To find leaks you just need to listen to the pipe at two different locations and correlate the sound of the leak. These days that can be done remotely with a sensor network (battery powered, 5 year life, my Magnum Opus). Very big leaks can require on site work with more sensitive equipment, as bigger leaks are actually quieter (less pressure).
We had students suggest stuff periodically, but the problem was always cost or it being invasive. Water is cheap and â20/month leaks aren't worth fixing unless people are complaining.
Re: (Score:2)
It appears that the "pig" is primarily a cleaning device. Not what TFA is about.
Re: (Score:2)
It only appears that way if you don't read the article and only look at the caption on the first image. Hint: Try the caption on the second image if reading more text is too hard.
Re: (Score:2)
Ach, you're right, I just skimmed the wiki and missed that one.
Well, it looks like the badminton birdy could be quite a bit cheaper than the other devices, bringing it perhaps into consumer price ranges.
So kudos to them for their work, and kudos to you for informing me about pigs.
Re: (Score:3)
From what I can tell, the ones these guys came up with work on much smaller pipes, with bends in them, and through different valves. So while it does look like its much like a "pig", it is an improvement.
--
One potato, two potato, three potato, four
Re: (Score:3)
Ridiculous, how dare you plebeians libel our foremost technology elite. It's MIT, of course what they're doing is utterly novel and deserving of fawning media coverage.
(https://puretechltd.com/technology/purerobotics-pipeline-inspection-system/ [puretechltd.com])
Re:Ha, 6 years to duplicate tech we already have (Score:4, Informative)
From FTA: "While other leak-detection technology exists, it mostly relies on acoustics to find leaks–something that can work in suburbs, but doesn’t work well in noisy city centers. Some locations use plastic pipes, which can’t use acoustic detection at all. This is true in much of the South. “This basically means that for cities in Georgia or Virginia, the way they find leaks is to just wait until the water main breaks,” he says." This invention sounds like a significant improvement of existing technology.
They tried that robot in Montreal... (Score:2)
I hear they tried that robot in Montreal and it crashed due to memory exhaustion.
Montreal is one of the oldest city in North America and there are so many leaks in its water system that it loses 30% of its fresh water supply.
Makes you wonder what is the average water loss in other systems.
https://montrealgazette.com/ne... [montrealgazette.com]
https://www.cbc.ca/news/canada... [www.cbc.ca]
Badminton Birdie? (Score:2)
It's called a shuttlecock you blithering idiot.
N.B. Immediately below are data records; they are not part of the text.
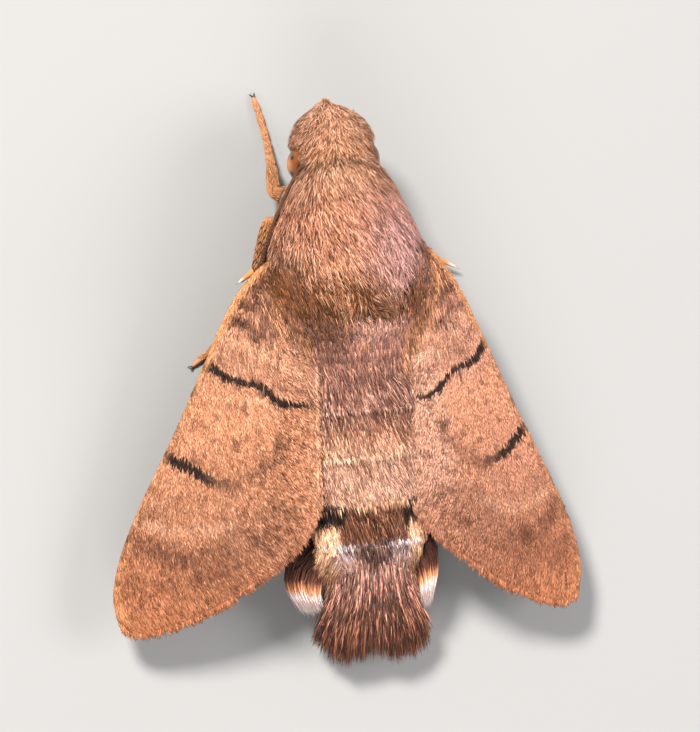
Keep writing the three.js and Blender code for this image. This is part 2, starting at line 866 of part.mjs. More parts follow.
add("head", head(), "coat");
add("thorax", thorax(), "coat");
add("tongue", tongue(), "tongue");

const thoraxSpace = thoraxBody(CLEARANCE + SLOPE_ALLOWANCE);
for (let i = 0; i < 5; i += 1) {
  const ring = i === 0 ? cutBy(abdomenRing(0), thoraxSpace) : abdomenRing(i);
  add(`abdomen_${i + 1}`, ring, i === 4 ? "band" : "abdomen");
}
add("abdomen_6", lastRing(), "abdomen");
add("tail_fan", tailFan(), "fan");

const forePatch = wingPatch(FORE_COSTA, FORE_TERMEN, FORE_INNER);
const hindPatch = wingPatch(HIND_COSTA, HIND_TERMEN, HIND_INNER);
const hindDrop = MEMBRANE + CLEARANCE + SLOPE_ALLOWANCE;
for (const [name, side] of Object.entries(SIDES)) {
  const set = WING_SET[name];
  const foreWing = wing(set, side, forePatch, FORE_VEINS);
  const hindWing = wing(set, side, hindPatch, HIND_VEINS, { drop: hindDrop, steps: 9 });
  add(`fore_wing_${name}`, cutBy(foreWing, thoraxSpace), "fore_wing");
  add(`hind_wing_${name}`, cutBy(hindWing, thoraxSpace), "hind_wing");
  add(`eye_${name}`, eye(side), "eye");
  add(`palp_${name}`, cutBy(palp(side), tongue(CLEARANCE)), "coat");
  add(`antenna_${name}`, antenna(name), "antenna");
}

for (const [name, leg] of Object.entries(LEGS)) {
  add(`${name}_femur`, cutBy(femur(leg), thoraxSpace), "buff");
  add(`${name}_tibia`, cutBy(tibia(leg), femur(leg, CLEARANCE)), "buff");
  add(`${name}_foot`, cutBy(foot(leg), tibia(leg, CLEARANCE)), "buff");
}

export default moth;
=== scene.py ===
"""A hummingbird hawk moth at rest, dressed in its coat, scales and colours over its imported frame."""
import math

import bpy
import numpy as np
from mathutils import Matrix, Vector


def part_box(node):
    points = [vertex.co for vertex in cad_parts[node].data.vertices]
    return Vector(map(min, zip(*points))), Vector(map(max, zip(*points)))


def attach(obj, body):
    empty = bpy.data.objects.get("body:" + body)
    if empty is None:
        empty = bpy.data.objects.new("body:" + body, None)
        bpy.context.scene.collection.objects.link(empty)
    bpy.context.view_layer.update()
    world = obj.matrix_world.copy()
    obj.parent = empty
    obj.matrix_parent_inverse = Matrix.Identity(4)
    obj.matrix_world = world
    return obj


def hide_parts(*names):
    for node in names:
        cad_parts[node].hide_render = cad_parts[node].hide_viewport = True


# Places are in millimetres in the moth's own measure: x to its left, y back from its snout, z up
MM = 0.001
THORAX_FRONT = 4.5
SIDES = {"left": 1, "right": -1}
UP = np.array((0.0, 0.0, 1.0))
PATCH = 0.003  # room for one tuft on the unwrap of the skin that it grows from

# The photo was taken from above, from a little to the moth's left, with the moth tilted in its frame
CAMERA_ROLL = math.radians(13)
CAMERA_TILT = math.radians(6)
CAMERA_DISTANCE = 280
CAMERA_TARGET = (0.08, 14.25, 4.09)
FRAME_WIDTH = 37.04
SENSOR = 36
CAMERA_CLIP = (0.01, 10)

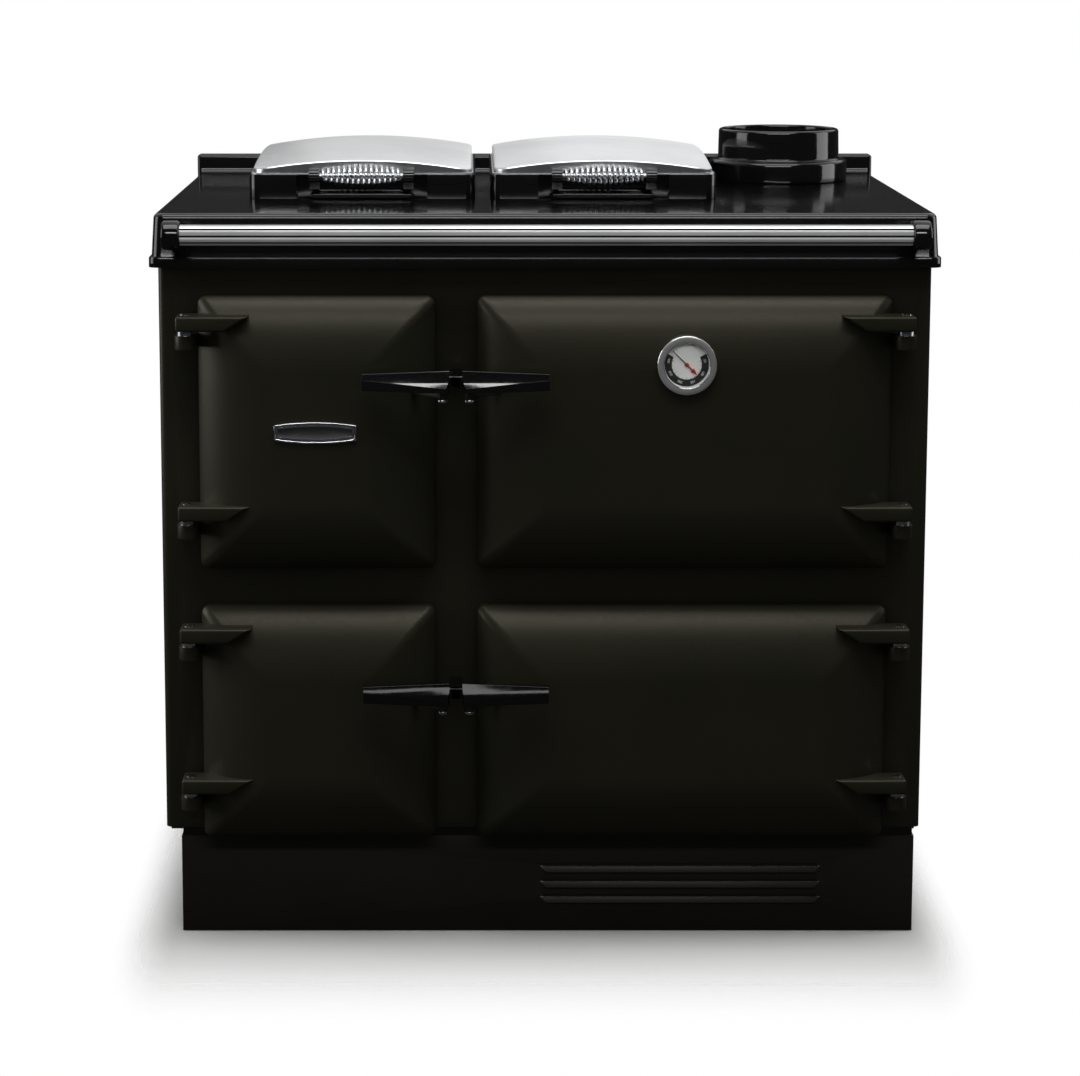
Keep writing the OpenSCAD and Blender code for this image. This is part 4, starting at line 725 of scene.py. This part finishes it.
softLook = {  # radius of the edges, their steps, and what reshapes the casting first
    "front_plate": (2.5, 3), "plinth_panel": (0.5, 2, leanLouvres), "left_side_panel": (1, 3),
    "right_side_panel": (1, 3), "lid_hinge_brackets": (1.2, 3),
}
for nodeName, settings in softLook.items():
    softened(nodeName, *settings)
print("castings softened")

topLook = {"half": 494.5, "front": -293.5, "back": 370.5, "low": 872.5, "top": 939.5, "corner": 14,
           "bead": ((0.3, 0), (0, 0.8), (0, 11), (0.5, 12.4), (2.8, 13), (3.4, 14.4)),  # inset and rise
           "slant": 6, "round": 6.5, "upstandIn": 3.4, "upstandRise": 27, "upstandDepth": 24,
           "upstandSink": 20, "upstandRound": 5, "cove": 7, "coveIn": 6, "overlap": 2}


# Top plate with its slanted skirt, the bead along the foot of the skirt and the upstand behind
def topPlate():
    look = topLook
    bm = bmesh.new()
    face = outline(bm, (-look["half"], look["front"]), (look["half"], look["back"]), look["low"],
                   look["corner"], "XY", 10)
    height = look["top"] - look["low"]
    rim = arc(look["slant"] + look["round"], height - look["round"], look["round"], 180, 90)
    raiseFace(bm, face, list(look["bead"]) + rim)
    half, foot = look["half"] - look["upstandIn"], look["back"] - look["upstandDepth"]
    roundedBox(bm, (-half, foot, look["top"] - look["upstandSink"]),
               (half, look["back"], look["top"] + look["upstandRise"]), look["upstandRound"], 5)
    cove(bm, half - look["coveIn"], foot, look["top"])
    standIn(bm, "top_plate", "top_plate_finished", "black_enamel", hobEnamel)


# Hollow fillet at the foot of the upstand
def cove(bm, half, y, z):
    radius, overlap = topLook["cove"], topLook["overlap"]
    ends = arc(y - radius, z + radius, radius, -90, 0)
    ends += [(y + overlap, z + radius), (y + overlap, z - overlap), (y - radius, z - overlap)]
    drawOut(bm, bm.faces.new([bm.verts.new(Vector((-half, a, b)) * mm) for a, b in ends]), 2 * half)


topPlate()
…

Saudi Management (Score:2)
" where most drinking water comes from expensive desalination plants and around a third of it is lost to leak"
If that is true it is amazing. Sure, everyone has leaks. But 33%? And when you are using desal?
Also, I wonder how this robot knows where it is. No, GPS will not work in a pipe. Maybe some sort of ping does though.
Re: (Score:3, Informative)
Since maintenance crew generally know where the pipe is laid (or can find out by looking at piping plans), it is sufficient to know the linear distance from the start - this will give you an accurate enough position of the leaks to start digging. If the flow rate is know, distance can be logged using an on-board timer.(alternatively, it could be computed by relative times from entry and exit point) Once you are close, water from the leak will help you to zero in on where the actual leak is.